Last week we looked at the idea of Absolute Power in the hands of a man, the king. While we do not really have examples of that today for the most part except for regimes like North Korea or Iran, we understand that kind of power in our Lord. I will tell you that I have had to rely on that knowledge to get me through the events of this week, January 20th, 2021. I have had to remind myself that God is in absolute control even over the President of the USA and that I should trust His plan even when I can’t see the end and the hairs on the back of my neck are standing up.
The king is now lonely and needs a queen. His servants come up with an idea that they should seek out young women, virgins from all over the kingdom, and then they should be brought to the capital where they could be pampered then one by one brought to the king to see which one he liked the most. Kind of a lottery to be the queen.

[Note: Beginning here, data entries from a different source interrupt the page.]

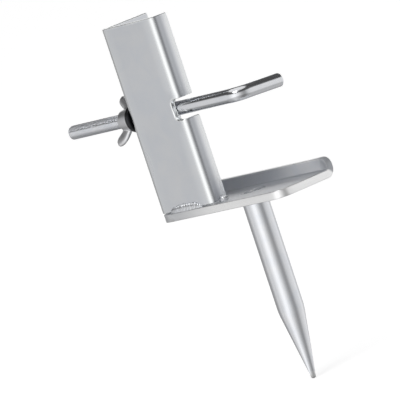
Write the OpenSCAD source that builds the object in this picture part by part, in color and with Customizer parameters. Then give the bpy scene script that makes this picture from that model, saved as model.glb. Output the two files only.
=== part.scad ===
// Ground spike with a clamp: a bent steel channel on a base plate with a point
// below it, and a hook bolt with a wing nut that holds a rectangular section.
// The origin is the middle of that section's end on the base plate, with X across
// its depth towards the hook, Y from the side wall to the rim, and Z up.

/* [Held section] */
// Depth of the section that the hook is set for
held_d = 76; // [60:1:90]
// Thickness of that section
held_t = 20; // [15:1:30]

/* [Clamp channel] */
// Thickness of the channel's sheet
sheet_t = 3; // [2:0.5:4]
// Inside radius of the channel's bends
bend_ri = 1; // [0.5:0.5:3]
// Width of the side wall, outside
wall_w = 44; // [38:1:60]
// Height of the channel
wall_h = 107; // [80:1:150]
// How far the bolt's slot reaches into the side wall past its bend
slot_in = 3.5; // [1:0.5:8]
// Corner radius of the bolt's slot
slot_r = 3; // [1:0.5:5]

/* [Base plate] */
// Length of the base plate
base_l = 100; // [95:1:140]
// Thickness of the base plate
base_t = 4.5; // [3:0.5:6]
// Ledge of the base plate outside the side wall
ledge = 2; // [2:0.5:6]
// Inside radius of the bend at the turned-up rim
rim_bend_ri = 1; // [1:0.5:8]
// Height of the rim's straight part above that bend
rim_up = 6; // [1:0.5:10]
// Corner radius of the base plate beside the wall
corner_r = 8; // [4:0.5:12]
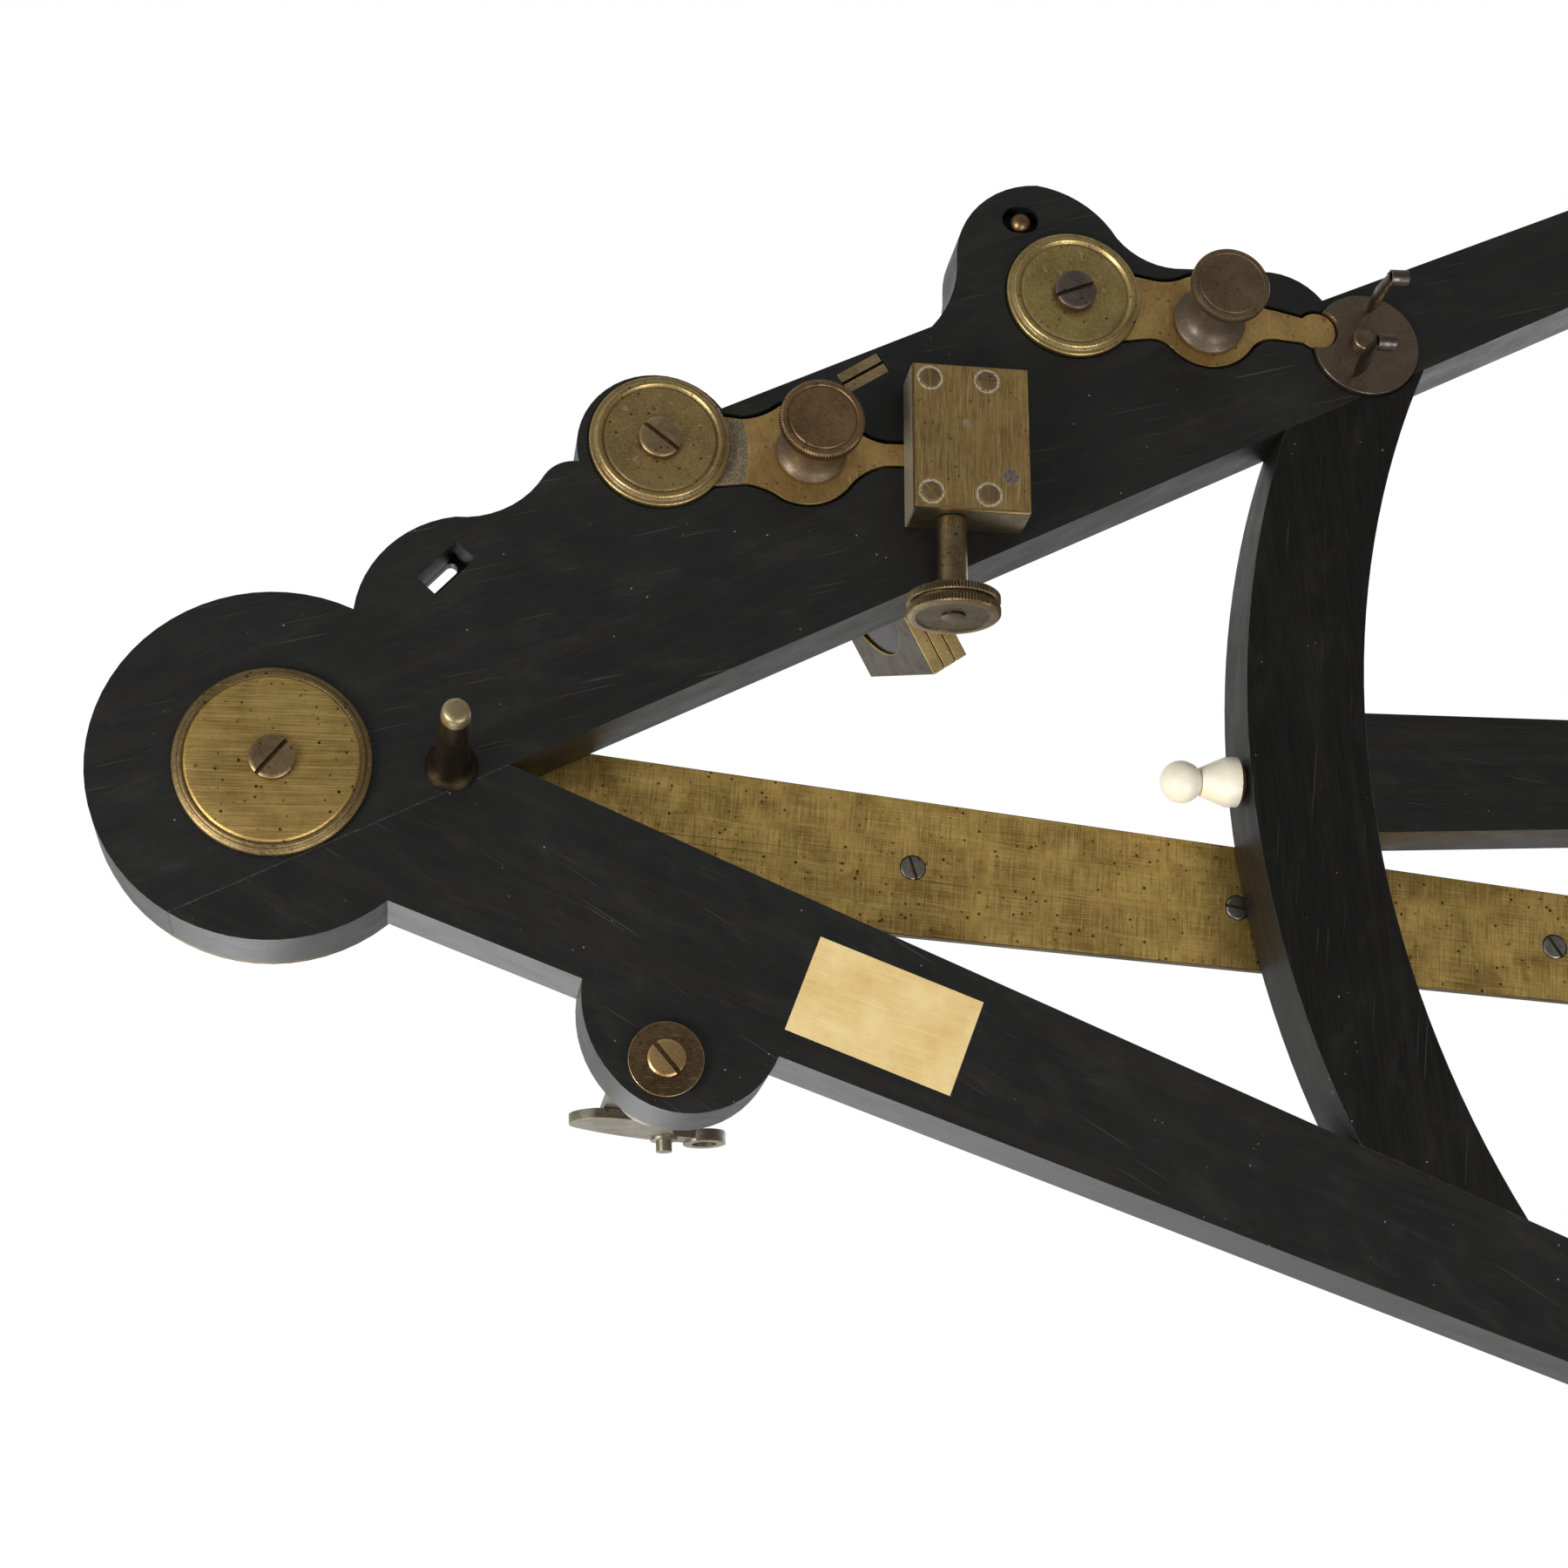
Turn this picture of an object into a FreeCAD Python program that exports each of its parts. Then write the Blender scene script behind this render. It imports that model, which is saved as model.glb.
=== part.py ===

If we just take a cursory count, there were 127 provinces, so there may have been at least 127 young ladies who participated in this event.
This is a good time to point out something very important: there was a correlation between young women and the fact that they were virgins. In the OT we see phrases like ‘a virgin shall conceive,’ and in some translations, they use the ‘young woman’ instead of ‘the virgin,’; thus many liberal ‘theologians’ [this is an oxymoron, by the way], say that virgin statues of Mary can be called into question. This is heresy and needs to be dealt with.
These young women would have been in their mid-teens, 15-16 or so, and they would have been virgins, all of them that came to the king. If not, they would be executed if they were found not to be virgins. The idea of virginity was taken very, very seriously among the people of the OT, especially the Jews (read Deuteronomy 22:13-20). A young woman that was not a virgin at her wedding night could be executed. So, this idea of virginity was not taken lightly. It was a matter of life or death.
In our time, 2021, it is almost a rare thing for young women, even in the Lord’s churches, to be virgins on their wedding night; but in the day of Esther, it was a very, very important thing. As well in the context of this story, Esther could not have come to the king unless she was a virgin. Mary, like Esther, was a virgin, in her mid-teens, and Jesus was born without the aid of human man, He was conceived via the Holy Spirit and is the perfect, sinless God-man.
- Mordecai, verse 5
While the book is called Esther, one of the main characters is Mordecai. Many of you will know about his role in saving the king’s life if you have ever read Esther. But his real fame is that he raised Esther in a pagan culture, and yet she grew up loving the God of Israel and was willing as a young woman to take on great responsibility, even putting her life on the line.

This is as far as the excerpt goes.